Predictions are supposed to make people uncomfortable. They are guesses dressed up as confidence, and in baseball they usually come with a long list of reasons they might fall apart by May. Still, when MLB.com’s Anthony Castrovince floated Juan Soto as a future National League MVP, it landed differently in Queens. Less like wishful thinking. More like a reminder of what the New York Mets actually have.
Why the MVP Conversation Starts With Soto
The Mets were not a clean operation last season. Anyone who watched the summer knows that. But Soto’s season cut clean through the noise. He became just the third player ever, and the first since the turn of the century, to post a 40-homer, 100-RBI, 100-walk, 100-run, 30-steal line. That is not a hot streak or a narrative-driven award case. That is a statistical profile that puts you in the room before the debate even starts.
Castrovince acknowledged the warts. Soto could have run harder at times. His defense still pulls down his overall value. None of that changes the central truth. At 27, Soto is at the peak of what he does best. He controls the strike zone like a veteran and punishes mistakes like a middle-of-the-order monster. Those skills age well, and they play anywhere.

Adjusting to Queens and Taking Over
The first few weeks of Soto’s Mets tenure felt like a slow burn. Big contract. New city. New expectations. It took a little time for everything to sync up, which is not unusual when the price tag reads $765 million. Once it clicked, the season changed shape.
Soto finished 2025 with a 156 wRC+, nearly identical to his career mark of 158. That matters. It tells you the year was not smoke and mirrors. He hit a career-high 43 home runs, scored 120 times, swiped 38 bases, and spent the entire season hovering around the edge of a 40-40 chase. The Mets lineup looked different when he was locked in. Pitchers worked differently. Games slowed down when he stepped in.
Defense, Leadership, and the Reality Check
No one is confusing Soto for Francisco Lindor in the leadership department. Lindor sets the tone vocally and defensively. Soto leads by standing in the box and daring pitchers to make a mistake. His glove will never be his calling card, and it will always give MVP voters something to nitpick.
But the offensive floor is so high that it almost becomes a separate argument. Even when Soto is not at his best, he reaches base. Even when the swing feels quiet, the walks pile up. Over a full season, that reliability stacks value in ways that are easy to overlook until you add it all up.
The Ohtani Problem and the Mets Angle
As long as Shohei Ohtani is healthy and active, every NL MVP conversation starts with an asterisk. That is reality. Still, awards are not handed out on reputation alone. There will be a season where timing, context, and performance line up.

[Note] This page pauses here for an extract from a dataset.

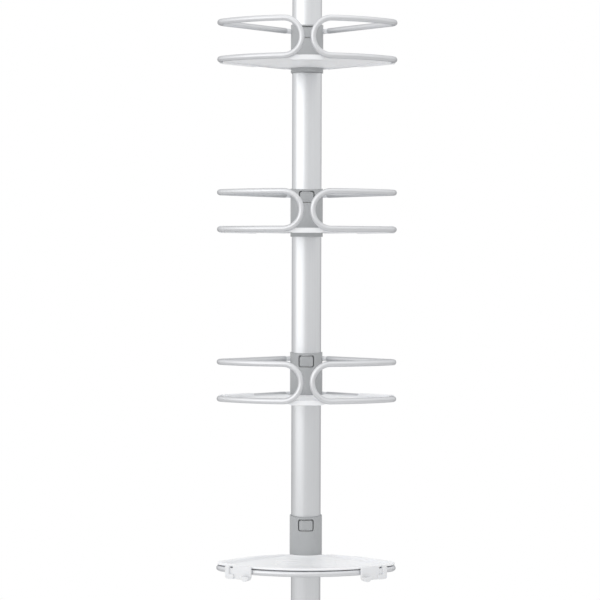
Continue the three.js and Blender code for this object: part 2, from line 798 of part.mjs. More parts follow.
function ceilingCap() {
  const outer = prism(oval(capWidth, capDepth), capBottom, capBottom + capHeight, capEdge);
  return cut(outer, prism(plugOval(seatGap), capBottom - cutOver, capBottom + capHeight - capFloor));
}

function ceilingPad() {
  const bottom = capBottom + capHeight + seatGap;
  const outline = oval(capWidth - 2 * padInset, capDepth - 2 * padInset);
  return prism(outline, bottom, bottom + padThickness, padEdge);
}

function tensionSpring() {
  const geometry = coil(tensionRadius, tensionWire, tensionTurns, springRoom - 2 * seatGap);
  return solid(geometry.translate(0, 0, seatTop + seatGap));
}

unit.add(
  piece("foot_pad", footPad(), "rubber"),
  piece("foot_socket", footSocket(), "collar"),
  piece("lower_pole", ovalTube(poleOval, poleWall, poleStart, poleTop), "pole"),
  piece("lock_collar", collar(lockHeight, [], upperOval), "collar"),
  piece("lock_liner", lockLiner(), "white"),
  piece("upper_pole", ovalTube(upperOval, upperWall, upperBottom, upperTop), "pole"),
  piece("glide_bush", glideBush(), "white"),
  piece("spring_seat", springSeat(), "white"),
  piece("tension_spring", tensionSpring(), "steel"),
  piece("plunger", plunger(), "white"),
  piece("ceiling_cap", ceilingCap(), "collar"),
  piece("ceiling_pad", ceilingPad(), "rubber"),
);
const lockNames = { button: "lock_button", lever: "lock_lever", pin: "lock_pin", spring: "lock_spring" };
unit.add(...gripPieces(lockNames, lockHeight, upperOval));

// Shelves, numbered from the top: three baskets and the flat shelf
const shelfCount = 4;
for (let number = 1; number <= shelfCount; number++) {
  const height = bottomShelfHeight + (shelfCount - number) * shelfSpacing;
  const flat = number === shelfCount;
  const levels = flat ? [0] : [0, ringSpacing];
  const shelf = new THREE.Group();
  const named = (word) => `${word}_${number}`;
  shelf.add(
    piece(named("collar"), collar(height, levels, poleOval), "collar"),
    piece(named("carrier"), carrier(height, levels), "white"),
  );
  const names = {
    button: named("release_button"),
    lever: named("brake_lever"),
    pin: named("lever_pin"),
    spring: named("brake_spring"),
  };
  shelf.add(...gripPieces(names, height, poleOval));
  if (flat) {
    shelf.add(
      piece(named("tray"), flatTray(height), "white"),
      piece("rim_tube", tube(rimRoute(height), tubeRadius, tubeSides, tubeRadius - tubeWall), "tube"),
      piece("hook_clip_left", hookClip(height, -1), "white"),
      piece("hook_clip_right", hookClip(height, 1), "white"),
    );
  } else {
    shelf.add(piece(named("tray"), basketTray(height), "white"));
    for (const [side, word] of [[-1, "left"], [1, "right"]]) {
      const body = tube(guardRoute(side, height), tubeRadius, tubeSides, tubeRadius - tubeWall);
      shelf.add(piece(named(`guard_${word}`), body, "tube"));
    }
  }
  unit.add(shelf);
}

export default unit;
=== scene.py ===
import math
import bpy
import bmesh
from mathutils import Matrix, Vector


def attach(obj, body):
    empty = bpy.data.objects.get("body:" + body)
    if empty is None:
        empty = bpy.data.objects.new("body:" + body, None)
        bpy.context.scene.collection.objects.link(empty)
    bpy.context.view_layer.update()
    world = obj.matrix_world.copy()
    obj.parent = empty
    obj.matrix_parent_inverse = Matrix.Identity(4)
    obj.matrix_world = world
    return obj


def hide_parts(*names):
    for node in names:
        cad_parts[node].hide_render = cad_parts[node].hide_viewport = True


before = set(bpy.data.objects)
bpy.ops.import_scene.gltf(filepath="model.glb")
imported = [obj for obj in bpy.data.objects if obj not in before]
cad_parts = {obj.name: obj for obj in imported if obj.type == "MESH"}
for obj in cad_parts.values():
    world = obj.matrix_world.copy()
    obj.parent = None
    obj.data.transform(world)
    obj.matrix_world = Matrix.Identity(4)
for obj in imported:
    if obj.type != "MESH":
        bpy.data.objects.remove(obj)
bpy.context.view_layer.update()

mm = 0.001  # every size below is in millimetres, the scene is in metres
scene = bpy.context.scene
print("frame loaded:", len(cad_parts), "parts")

# camera, at the photograph's angle
viewer = {
    "distance": 3450, "side": -11.1, "height": 962,  # from the pole's axis and the floor
    "lookDown": 0.92, "roll": 0.15,  # degrees
    "lens": 119.5, "sensor": 36,
}
cameraData = bpy.data.cameras.new("camera")
cameraData.lens = viewer["lens"]
cameraData.sensor_width = viewer["sensor"]
camera = bpy.data.objects.new("camera", cameraData)
scene.collection.objects.link(camera)
camera.matrix_world = (
    Matrix.Translation(Vector((viewer["side"], -viewer["distance"], viewer["height"])) * mm)
    @ Matrix.Rotation(math.radians(90 - viewer["lookDown"]), 4, "X")
    @ Matrix.Rotation(math.radians(viewer["roll"]), 4, "Z")
)
scene.camera = camera


# materials
def hexColor(text):  # sRGB hex to linear
    channels = [int(text[i:i + 2], 16) / 255 for i in (0, 2, 4)]
    linear = [c / 12.92 if c <= 0.04045 else ((c + 0.055) / 1.055) ** 2.4 for c in channels]
    return (*linear, 1.0)


def addNode(tree, kind, inputs=None, **settings):  # inputs hold values or the sockets to link from
    made = tree.nodes.new("ShaderNode" + kind)
    for key, value in settings.items():
        setattr(made, key, value)
    for key, value in (inputs or {}).items():
        if isinstance(value, bpy.types.NodeSocket):
            tree.links.new(value, made.inputs[key])
        else:
            made.inputs[key].default_value = value
    return made


def startFinish(name, shader):
    material = bpy.data.materials.new(name)
    material.use_nodes = True
    tree = material.node_tree
    tree.nodes.clear()
    surface = addNode(tree, "BsdfPrincipled", shader)
    addNode(tree, "OutputMaterial", {"Surface": surface.outputs["BSDF"]})
    return material, tree, surface


def noise(tree, cell, detail, source="Object", roughness=0.5):  # a cloudy pattern, its cell in mm
    coords = addNode(tree, "TexCoord").outputs[source]
    placed = addNode(tree, "Mapping", {"Vector": coords, "Scale": [1 / (size * mm) for size in cell]})
    made = addNode(tree, "TexNoise", {"Vector": placed.outputs["Vector"], "Scale": 1.0, "Detail": detail,
                                      "Roughness": roughness})
    return made.outputs["Fac"]


def remap(tree, value, low, high):
    return addNode(tree, "MapRange", {"Value": value, "To Min": low, "To Max": high}).outputs["Result"]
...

For the Mets, 2026 feels like one of those windows. Soto will still be in his prime. If the team takes a step forward and Soto posts another season anywhere near his 2025 line, the argument writes itself.
Soto does not need to change who he is to win an MVP. He just needs the season to meet him where he already lives. If that happens, the New York Mets will not be surprised, and neither should anyone else.